X GLI ALBORI DELL'ILLUMINISMO

Dato il nostro modo di considerare la comparsa della teologia anselmiana nel secolo XI come data saliente e vero vertice spartiacque tra l'esperienza cristiana del Medioevo e il pensiero teologico della incipiente cultura scolastica, la comparsa di Abelardo e la esplosione del suo avventuroso insegnamento appaiono come gli inizi di una elaborazione metafisico-concettuale che avrebbe lentamente, ma inesorabilmente, sboccato a suo tempo in quello che sarà detto il movimento dell'Illuminismo. Nulla di anacronistico e di preconcepito in questo nostro modo di vedere l'evoluzione e la riflessione cristiana attraverso i secoli. La lentezza di una maturazione non ce ne deve far perdere di vista l'intima logica e l'inarrestabile dialettica. Nel tentativo grandioso compiuto da Abelardo di trasformare i dati centrali della tradizionale credenza cattolica in argomenti di speculazione razionale, occorre ben riconoscere i precedenti lontani, ma perfettamente coerenti, di quella laicizzazione diciamo cosí e razionalizzazione dei dati della fede cristiana che avevano costituito per secoli fattore extrarazionale e mistico della vita associata cristiana anziché tema di discussione accademica.
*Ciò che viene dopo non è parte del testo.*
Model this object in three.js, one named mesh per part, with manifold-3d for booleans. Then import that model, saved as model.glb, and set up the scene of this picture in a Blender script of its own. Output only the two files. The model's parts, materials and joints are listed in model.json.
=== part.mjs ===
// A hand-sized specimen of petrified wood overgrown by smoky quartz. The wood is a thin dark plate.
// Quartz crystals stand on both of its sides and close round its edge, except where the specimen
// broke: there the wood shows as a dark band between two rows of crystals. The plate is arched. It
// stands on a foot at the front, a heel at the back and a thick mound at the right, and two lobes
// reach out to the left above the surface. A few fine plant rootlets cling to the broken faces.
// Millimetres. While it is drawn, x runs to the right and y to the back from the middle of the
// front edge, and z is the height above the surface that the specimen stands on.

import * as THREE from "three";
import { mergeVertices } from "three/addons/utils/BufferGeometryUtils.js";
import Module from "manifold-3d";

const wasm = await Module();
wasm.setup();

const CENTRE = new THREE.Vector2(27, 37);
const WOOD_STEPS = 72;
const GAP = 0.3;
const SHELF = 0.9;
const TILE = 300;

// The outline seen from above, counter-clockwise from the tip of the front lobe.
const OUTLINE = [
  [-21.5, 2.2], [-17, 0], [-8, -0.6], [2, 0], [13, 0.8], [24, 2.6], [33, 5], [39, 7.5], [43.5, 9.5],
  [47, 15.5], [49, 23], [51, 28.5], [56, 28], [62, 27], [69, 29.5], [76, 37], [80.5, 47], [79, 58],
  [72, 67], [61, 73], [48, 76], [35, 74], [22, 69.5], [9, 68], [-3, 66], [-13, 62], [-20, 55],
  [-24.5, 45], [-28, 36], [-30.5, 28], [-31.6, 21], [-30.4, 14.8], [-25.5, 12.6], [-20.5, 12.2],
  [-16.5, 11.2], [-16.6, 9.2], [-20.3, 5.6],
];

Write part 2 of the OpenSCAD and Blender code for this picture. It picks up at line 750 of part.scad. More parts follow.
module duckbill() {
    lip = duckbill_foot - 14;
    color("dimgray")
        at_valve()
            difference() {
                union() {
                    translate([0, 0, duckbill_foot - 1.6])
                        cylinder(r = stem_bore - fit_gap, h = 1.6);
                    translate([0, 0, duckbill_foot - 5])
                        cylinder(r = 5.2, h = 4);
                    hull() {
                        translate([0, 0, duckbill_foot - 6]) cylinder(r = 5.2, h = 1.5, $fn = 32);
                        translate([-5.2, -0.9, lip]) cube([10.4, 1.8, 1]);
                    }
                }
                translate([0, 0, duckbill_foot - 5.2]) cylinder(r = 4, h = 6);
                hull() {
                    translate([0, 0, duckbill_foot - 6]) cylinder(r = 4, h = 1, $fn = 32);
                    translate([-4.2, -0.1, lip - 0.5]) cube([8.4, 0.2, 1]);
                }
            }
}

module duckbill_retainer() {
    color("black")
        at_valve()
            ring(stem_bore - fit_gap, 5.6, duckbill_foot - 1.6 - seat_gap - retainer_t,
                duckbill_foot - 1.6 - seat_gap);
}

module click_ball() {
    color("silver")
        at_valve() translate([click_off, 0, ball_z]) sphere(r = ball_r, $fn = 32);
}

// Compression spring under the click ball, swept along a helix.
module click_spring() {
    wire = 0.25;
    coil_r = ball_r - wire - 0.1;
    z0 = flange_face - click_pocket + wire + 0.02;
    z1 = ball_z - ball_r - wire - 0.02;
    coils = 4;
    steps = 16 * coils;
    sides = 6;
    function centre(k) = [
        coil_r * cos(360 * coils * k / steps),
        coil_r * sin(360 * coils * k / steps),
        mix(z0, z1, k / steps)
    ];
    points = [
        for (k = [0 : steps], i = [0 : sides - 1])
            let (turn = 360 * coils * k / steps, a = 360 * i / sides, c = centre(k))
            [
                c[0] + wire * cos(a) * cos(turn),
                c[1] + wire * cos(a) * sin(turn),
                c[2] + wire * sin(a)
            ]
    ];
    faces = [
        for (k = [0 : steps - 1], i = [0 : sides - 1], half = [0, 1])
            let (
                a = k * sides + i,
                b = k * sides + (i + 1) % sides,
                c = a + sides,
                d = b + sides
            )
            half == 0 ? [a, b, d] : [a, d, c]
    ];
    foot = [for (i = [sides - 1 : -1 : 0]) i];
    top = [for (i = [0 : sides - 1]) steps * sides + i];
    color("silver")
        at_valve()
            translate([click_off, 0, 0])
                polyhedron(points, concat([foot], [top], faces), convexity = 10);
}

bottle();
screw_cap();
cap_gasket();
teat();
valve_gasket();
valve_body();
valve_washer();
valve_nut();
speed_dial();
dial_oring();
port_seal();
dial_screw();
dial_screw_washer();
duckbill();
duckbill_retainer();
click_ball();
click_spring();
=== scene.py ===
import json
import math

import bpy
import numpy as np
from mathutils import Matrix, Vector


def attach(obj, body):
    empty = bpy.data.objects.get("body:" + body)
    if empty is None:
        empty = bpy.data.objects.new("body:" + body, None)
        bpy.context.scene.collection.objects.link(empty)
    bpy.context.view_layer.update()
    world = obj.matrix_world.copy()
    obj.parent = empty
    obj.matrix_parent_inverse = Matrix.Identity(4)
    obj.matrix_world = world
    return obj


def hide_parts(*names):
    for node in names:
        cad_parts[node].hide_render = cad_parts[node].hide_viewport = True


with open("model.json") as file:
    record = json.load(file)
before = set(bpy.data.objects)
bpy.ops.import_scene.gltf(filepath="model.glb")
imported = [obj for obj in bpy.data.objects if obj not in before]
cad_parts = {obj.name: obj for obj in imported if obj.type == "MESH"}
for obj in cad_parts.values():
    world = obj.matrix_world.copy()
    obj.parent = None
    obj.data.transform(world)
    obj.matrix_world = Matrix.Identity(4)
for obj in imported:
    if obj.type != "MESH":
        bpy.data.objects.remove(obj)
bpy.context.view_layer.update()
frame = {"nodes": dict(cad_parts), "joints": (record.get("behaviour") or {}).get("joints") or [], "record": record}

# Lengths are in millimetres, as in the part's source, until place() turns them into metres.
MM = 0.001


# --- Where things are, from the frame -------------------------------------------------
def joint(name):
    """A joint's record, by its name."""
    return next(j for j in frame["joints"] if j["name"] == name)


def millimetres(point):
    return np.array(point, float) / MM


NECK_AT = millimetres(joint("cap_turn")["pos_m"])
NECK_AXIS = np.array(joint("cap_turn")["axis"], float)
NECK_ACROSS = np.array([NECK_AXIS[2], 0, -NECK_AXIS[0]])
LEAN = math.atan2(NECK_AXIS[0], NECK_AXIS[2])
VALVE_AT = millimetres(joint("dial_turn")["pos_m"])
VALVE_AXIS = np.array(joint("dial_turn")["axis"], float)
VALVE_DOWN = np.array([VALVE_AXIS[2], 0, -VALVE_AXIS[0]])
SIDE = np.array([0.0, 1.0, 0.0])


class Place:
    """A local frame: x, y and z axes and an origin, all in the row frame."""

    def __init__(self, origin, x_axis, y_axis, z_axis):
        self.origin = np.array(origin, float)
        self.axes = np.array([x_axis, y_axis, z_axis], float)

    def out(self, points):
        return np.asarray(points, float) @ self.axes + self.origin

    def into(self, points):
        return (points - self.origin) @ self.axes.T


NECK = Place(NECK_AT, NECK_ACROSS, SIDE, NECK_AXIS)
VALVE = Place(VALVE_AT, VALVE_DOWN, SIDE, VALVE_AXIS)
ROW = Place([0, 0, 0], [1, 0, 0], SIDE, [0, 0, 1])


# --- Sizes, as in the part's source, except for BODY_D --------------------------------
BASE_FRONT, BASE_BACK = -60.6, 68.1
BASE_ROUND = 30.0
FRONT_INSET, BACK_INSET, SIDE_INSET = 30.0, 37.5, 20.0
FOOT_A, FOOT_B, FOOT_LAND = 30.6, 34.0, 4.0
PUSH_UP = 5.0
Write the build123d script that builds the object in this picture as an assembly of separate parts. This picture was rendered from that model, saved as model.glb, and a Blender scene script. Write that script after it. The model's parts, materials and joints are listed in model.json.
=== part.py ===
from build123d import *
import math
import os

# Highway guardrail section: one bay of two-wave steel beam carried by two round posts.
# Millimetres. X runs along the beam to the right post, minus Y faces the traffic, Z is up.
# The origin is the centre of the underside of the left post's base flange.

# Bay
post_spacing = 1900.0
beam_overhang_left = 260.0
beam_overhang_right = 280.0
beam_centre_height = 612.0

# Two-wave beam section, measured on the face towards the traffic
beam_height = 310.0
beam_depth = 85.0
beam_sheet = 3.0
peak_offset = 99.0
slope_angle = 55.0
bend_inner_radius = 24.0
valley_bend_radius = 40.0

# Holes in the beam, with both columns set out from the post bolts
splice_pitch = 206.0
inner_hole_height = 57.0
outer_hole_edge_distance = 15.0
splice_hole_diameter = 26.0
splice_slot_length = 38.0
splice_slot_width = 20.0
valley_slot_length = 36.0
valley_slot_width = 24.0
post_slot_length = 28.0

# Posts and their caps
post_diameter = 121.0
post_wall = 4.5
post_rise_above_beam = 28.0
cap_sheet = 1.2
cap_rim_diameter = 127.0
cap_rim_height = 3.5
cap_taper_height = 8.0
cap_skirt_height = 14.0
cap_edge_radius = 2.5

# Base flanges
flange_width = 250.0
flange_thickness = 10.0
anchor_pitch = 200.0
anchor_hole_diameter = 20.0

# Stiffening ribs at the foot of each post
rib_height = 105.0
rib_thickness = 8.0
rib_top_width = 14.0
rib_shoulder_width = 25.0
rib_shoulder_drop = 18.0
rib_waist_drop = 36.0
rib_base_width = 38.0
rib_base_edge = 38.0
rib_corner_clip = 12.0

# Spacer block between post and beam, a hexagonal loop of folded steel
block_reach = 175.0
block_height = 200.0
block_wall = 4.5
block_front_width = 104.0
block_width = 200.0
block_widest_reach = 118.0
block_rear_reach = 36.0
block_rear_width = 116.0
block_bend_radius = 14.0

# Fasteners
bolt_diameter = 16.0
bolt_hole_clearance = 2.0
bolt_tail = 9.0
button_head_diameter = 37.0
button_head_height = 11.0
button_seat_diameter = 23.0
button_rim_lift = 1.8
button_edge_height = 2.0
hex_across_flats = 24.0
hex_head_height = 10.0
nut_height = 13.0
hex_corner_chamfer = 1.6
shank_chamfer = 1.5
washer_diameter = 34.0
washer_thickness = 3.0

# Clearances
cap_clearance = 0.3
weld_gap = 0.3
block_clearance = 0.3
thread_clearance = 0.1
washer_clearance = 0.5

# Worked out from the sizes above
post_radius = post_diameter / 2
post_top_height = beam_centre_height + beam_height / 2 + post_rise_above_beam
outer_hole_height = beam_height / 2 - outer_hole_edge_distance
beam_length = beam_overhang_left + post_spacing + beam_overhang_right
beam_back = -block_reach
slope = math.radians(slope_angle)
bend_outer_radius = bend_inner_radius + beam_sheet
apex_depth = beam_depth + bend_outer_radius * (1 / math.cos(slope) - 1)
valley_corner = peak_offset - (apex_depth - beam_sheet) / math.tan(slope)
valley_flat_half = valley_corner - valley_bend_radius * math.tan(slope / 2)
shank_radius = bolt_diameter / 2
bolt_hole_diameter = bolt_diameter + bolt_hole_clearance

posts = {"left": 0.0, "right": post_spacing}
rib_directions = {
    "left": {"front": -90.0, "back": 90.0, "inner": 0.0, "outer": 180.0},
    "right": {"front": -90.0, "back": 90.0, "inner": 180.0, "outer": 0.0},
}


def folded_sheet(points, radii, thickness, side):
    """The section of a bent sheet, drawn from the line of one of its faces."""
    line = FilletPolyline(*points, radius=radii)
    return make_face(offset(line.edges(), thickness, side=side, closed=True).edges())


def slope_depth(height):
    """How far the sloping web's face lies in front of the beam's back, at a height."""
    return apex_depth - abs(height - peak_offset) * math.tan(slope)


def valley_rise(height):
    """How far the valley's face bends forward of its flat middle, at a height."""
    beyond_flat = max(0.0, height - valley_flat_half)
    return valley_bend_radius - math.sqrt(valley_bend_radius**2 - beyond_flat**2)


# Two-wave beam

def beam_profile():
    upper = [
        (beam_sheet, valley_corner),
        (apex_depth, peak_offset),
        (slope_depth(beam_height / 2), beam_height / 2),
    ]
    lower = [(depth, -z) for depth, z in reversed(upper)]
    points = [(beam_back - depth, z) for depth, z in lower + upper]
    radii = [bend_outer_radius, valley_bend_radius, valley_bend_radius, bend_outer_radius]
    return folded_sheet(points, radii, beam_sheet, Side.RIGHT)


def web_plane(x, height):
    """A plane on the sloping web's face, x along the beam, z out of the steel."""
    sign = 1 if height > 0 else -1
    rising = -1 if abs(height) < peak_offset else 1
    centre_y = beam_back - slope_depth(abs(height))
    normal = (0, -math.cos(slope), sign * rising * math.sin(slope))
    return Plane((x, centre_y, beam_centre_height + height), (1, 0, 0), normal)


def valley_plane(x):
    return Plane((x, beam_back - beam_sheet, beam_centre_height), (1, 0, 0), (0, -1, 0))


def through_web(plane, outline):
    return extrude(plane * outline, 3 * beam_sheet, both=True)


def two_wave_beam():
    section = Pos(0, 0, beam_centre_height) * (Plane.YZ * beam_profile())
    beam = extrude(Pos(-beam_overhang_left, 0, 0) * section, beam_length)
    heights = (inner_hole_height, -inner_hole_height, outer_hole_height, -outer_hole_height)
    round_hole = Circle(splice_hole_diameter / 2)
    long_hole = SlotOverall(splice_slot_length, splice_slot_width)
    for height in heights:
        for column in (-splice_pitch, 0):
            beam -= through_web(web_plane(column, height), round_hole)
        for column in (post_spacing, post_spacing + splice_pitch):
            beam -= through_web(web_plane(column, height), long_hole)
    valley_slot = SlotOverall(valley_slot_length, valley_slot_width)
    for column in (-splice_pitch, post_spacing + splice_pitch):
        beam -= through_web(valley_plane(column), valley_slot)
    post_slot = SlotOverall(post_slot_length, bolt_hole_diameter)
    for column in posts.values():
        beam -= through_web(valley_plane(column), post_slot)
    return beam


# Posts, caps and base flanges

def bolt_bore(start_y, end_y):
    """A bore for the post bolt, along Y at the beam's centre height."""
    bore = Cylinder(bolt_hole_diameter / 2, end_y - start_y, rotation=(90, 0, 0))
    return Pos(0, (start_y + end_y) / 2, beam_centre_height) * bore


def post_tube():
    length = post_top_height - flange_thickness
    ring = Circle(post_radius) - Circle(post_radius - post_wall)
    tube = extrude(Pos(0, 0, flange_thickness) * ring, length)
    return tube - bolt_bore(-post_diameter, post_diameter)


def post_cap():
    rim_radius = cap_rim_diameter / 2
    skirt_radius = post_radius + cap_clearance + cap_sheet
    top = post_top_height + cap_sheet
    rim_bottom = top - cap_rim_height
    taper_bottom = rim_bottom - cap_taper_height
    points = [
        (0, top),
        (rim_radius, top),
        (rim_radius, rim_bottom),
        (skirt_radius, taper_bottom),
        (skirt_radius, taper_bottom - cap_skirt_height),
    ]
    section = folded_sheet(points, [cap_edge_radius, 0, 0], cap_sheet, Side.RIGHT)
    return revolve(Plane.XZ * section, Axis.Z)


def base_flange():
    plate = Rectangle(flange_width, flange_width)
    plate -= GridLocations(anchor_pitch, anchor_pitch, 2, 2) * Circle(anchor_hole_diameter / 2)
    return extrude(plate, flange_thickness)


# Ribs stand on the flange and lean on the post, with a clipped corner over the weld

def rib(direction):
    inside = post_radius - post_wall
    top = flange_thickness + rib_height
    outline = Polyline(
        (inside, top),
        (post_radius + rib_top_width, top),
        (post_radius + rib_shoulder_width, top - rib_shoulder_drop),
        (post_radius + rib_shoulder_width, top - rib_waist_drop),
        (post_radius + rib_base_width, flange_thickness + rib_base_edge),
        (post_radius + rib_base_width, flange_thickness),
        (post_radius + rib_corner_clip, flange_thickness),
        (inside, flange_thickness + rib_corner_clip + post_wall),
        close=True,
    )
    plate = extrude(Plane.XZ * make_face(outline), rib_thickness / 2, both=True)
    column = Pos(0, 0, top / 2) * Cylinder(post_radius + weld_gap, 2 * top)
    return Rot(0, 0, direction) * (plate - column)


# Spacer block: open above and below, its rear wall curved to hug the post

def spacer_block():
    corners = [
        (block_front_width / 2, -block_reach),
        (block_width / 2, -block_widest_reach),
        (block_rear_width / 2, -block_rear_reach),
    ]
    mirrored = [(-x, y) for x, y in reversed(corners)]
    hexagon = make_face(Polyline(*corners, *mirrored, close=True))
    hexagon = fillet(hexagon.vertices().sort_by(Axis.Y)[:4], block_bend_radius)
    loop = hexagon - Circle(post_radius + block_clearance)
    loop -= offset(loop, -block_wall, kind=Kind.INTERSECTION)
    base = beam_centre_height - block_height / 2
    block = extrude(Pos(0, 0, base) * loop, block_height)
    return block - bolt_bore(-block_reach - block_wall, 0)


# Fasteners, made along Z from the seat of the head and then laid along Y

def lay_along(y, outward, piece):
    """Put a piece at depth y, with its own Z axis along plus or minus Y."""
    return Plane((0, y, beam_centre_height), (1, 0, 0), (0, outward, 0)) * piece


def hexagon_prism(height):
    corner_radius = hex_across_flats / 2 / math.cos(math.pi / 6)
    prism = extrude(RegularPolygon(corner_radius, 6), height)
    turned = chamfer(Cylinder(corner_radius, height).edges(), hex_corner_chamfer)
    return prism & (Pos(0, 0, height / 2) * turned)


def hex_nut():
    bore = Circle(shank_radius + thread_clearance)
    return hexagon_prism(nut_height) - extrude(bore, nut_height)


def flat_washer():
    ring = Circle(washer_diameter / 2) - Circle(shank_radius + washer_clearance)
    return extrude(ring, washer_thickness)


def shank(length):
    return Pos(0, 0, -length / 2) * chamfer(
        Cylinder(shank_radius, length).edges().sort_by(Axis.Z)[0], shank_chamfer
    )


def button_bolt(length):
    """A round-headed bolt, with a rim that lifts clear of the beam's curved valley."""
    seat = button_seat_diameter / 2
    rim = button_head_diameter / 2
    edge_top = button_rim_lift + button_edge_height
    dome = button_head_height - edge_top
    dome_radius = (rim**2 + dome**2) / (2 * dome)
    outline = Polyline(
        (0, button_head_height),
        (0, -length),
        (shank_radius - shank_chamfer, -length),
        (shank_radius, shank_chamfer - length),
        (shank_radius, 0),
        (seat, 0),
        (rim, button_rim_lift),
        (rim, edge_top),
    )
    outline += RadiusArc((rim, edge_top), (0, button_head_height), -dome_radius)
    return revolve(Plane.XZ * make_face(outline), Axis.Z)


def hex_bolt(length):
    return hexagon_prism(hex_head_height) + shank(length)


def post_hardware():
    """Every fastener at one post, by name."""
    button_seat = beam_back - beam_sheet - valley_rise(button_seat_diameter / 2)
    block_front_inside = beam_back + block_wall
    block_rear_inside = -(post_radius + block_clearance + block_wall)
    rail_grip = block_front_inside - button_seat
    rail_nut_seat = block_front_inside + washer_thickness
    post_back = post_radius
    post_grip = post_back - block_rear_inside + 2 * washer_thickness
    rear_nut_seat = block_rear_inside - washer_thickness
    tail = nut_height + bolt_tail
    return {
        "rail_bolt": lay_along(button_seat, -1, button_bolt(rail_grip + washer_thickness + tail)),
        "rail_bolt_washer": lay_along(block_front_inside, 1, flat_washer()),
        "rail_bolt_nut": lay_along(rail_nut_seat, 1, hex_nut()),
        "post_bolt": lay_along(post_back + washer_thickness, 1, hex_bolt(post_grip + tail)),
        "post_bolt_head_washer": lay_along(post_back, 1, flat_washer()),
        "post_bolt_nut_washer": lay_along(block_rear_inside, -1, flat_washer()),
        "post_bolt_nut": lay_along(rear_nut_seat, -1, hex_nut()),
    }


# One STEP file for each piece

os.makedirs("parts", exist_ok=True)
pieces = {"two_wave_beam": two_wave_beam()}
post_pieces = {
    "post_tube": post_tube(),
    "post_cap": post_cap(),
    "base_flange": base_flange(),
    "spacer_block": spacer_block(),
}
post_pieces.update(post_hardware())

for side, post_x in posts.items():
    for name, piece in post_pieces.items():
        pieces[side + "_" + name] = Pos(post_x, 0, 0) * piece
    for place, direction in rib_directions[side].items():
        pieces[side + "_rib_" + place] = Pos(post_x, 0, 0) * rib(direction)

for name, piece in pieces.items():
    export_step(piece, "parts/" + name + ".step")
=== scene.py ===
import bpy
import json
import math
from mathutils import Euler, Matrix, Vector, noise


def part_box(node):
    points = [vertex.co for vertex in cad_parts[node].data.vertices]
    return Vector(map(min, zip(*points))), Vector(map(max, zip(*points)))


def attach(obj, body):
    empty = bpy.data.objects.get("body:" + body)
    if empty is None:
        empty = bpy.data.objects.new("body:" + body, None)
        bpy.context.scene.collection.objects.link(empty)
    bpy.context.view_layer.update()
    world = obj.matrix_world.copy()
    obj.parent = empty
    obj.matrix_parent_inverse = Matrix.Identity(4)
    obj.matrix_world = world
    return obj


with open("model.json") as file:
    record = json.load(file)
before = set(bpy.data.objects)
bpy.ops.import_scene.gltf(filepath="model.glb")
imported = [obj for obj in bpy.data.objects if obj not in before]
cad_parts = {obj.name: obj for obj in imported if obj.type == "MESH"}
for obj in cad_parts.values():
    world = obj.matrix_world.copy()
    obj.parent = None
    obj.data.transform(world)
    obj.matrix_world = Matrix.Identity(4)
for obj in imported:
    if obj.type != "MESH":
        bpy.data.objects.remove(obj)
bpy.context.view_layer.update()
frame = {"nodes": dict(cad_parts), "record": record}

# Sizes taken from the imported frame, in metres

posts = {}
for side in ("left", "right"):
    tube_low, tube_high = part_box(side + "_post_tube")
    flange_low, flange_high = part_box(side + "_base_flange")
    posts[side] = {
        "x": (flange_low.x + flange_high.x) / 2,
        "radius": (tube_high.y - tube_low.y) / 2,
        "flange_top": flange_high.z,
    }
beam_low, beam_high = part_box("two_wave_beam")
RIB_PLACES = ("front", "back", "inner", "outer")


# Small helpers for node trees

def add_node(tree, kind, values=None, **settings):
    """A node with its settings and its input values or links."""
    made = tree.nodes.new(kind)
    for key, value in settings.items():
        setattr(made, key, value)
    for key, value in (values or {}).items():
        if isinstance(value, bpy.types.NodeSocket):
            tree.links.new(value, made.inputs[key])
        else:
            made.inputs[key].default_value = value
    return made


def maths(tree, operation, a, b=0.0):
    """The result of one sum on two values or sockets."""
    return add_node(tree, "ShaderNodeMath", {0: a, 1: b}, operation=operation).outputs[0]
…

La produzione intorno ad Abelardo e l'interesse critico intorno alla sua figura e al suo insegnamento sono da un secolo in continuo fermento.

La grande raccolta del Cousin è sempre la prima fonte di informazione: P. Abaelardi opera hactenus seorsim edita nunc primum in unum collegit V. Cousin, adiuvante C. Jourdain, I, Parigi, 1849; II, ib., 1859. In Migne, Patrol. lat., vol. CLXXVIII. sono le epistole e le opere teologiche. Nel 1836 pure a Parigi il medesimo Cousin aveva dato un volume di Ouvrages inédits d'Abélard, fra cui figurano anche opuscoli non abelardiani.

In questi ultimi anni sono stati pubblicati altri scritti inediti del maestro del Paracleto. Ricordiamo il Tractatus de unitate et trinitate divina, datoci dallo Stölzle di su il codice 1211 di Saisson (Friburgo nel Baden, 1891); e l'iniziata raccolta degli scritti filosofici di Abelardo per cura del Geyer nella preziosa collezione di «Beiträge zur Geschichte der Philosophie und Theologie des Mittelalters»: ne sono usciti 4 fascicoli della Logica «Ingredientibus» (Die Glossen zu Porphyrius – Die Glossen zu den Kategorien – Die Glossen über «Peri ermeneias») e della Logica «Nostrorum petitioni sociorum», Münster in Westfalen, fra il 1925-1933.

Dopo la classica opera di Ch. Rémusat, Abélard, in due volumi, pubblicata a Parigi nel 1825, noi crediamo di non dover indicare che altre due opere, quella di Martino Grabmann, Die Geschichte d. scholast. Methode, Friburgo nel Baden. 1911, volume II, pp. 168-229, e poi la preziosissima monografia pubblicata dal Robert nel 1909, ma ora completamente rifusa e aggiornata da Paré, A. Brunet, P. Tremblay, fra le «Publications de l'Institut d'études Médiévales d'Ottawa», III;La Renaissance du XII Siècle, Les Écoles et l'Enseignement, Ottawa, Inst. d'études Médiévales, 1933.

Quanto la posizione di Abelardo nelle questioni di logica e di metafisica esca illuminata dalla pubblicazione degli ultimi inediti, è messo felicemente in luce dal medesimo loro editore Bernardo Geyer nel saggio Die Stellung Abaelards in der Universalienfrage nach neuen handschriftlichen Texten, nella raccolta di «Studien zur Geschichte der Philosophie» presentata come Festgabe per il 60° genetliaco di Clemente Baeumker (Münster in Westfalen, Aschendorf, 1913), pagg. 101 e segg.